Couples often experience intense conflict at the end of a marriage. The more disputes they have during divorce, the more protracted and costly the process may become. Additionally, conflict can be very damaging for children and for the future by dynamic between the spouses if they must co-parent, run a business together or see each other in social settings.
Collaborative divorce has become a relatively common alternative to the contentious approach to divorce commonly used during litigation. Spouses make a commitment to resolve their issues outside of court, allowing them to minimize conflict, control the outcome and reduce their expenses.
When should spouses discuss the option of a collaborative approach to an upcoming divorce?
Earlier is usually better
Technically, spouses can commit to a collaborative process at any point before a divorce trial begins. However, the more time they spend viewing the process as adversarial, the harder it may be to cooperate.

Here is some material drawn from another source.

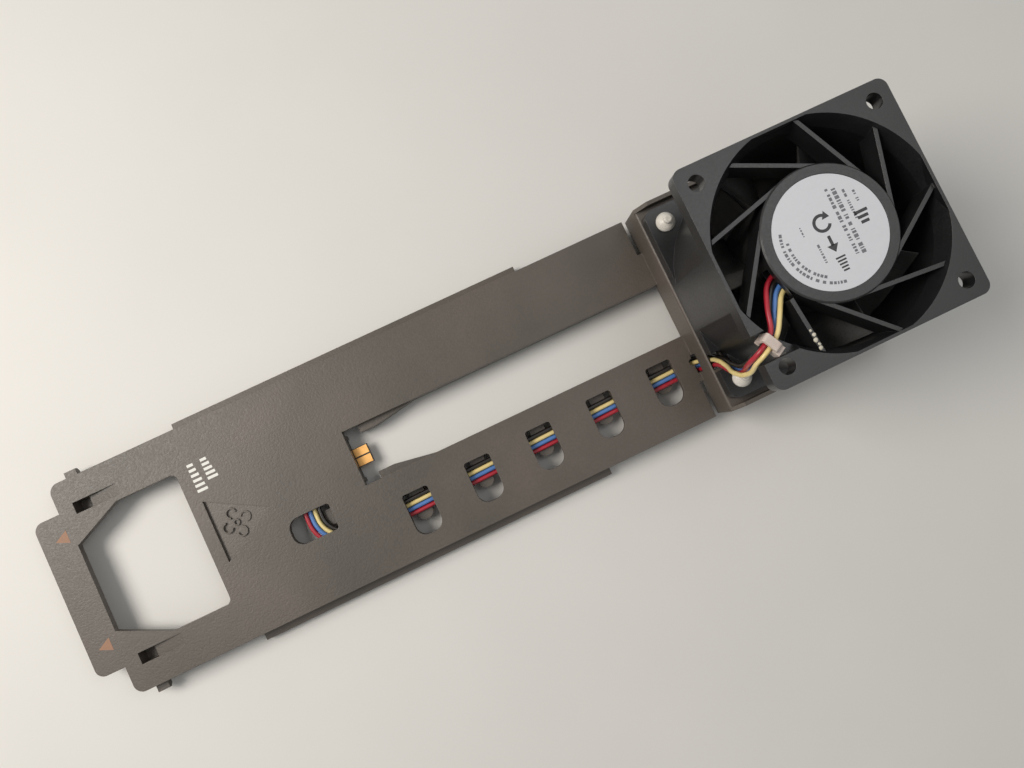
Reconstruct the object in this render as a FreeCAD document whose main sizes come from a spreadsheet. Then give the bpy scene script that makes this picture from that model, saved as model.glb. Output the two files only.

Suggesting a collaborative law approach to divorce in the earliest discussions about divorce can be helpful. For some people, proposing a collaborative approach to divorce could take some of the sting out of a very difficult discussion.
For others, proposing a collaborative divorce shortly after filing can control the social, emotional and financial fallout of the divorce process. When spouses make an early commitment to work together, they have the best chances of minimizing conflict and costs.
Making an early commitment to a low-conflict collaborative divorce process can help spouses feel more confident about the upcoming changes to their lives. The support of an attorney familiar with collaborative law and mediation is invaluable for those preparing to file or respond to a spouse’s filing.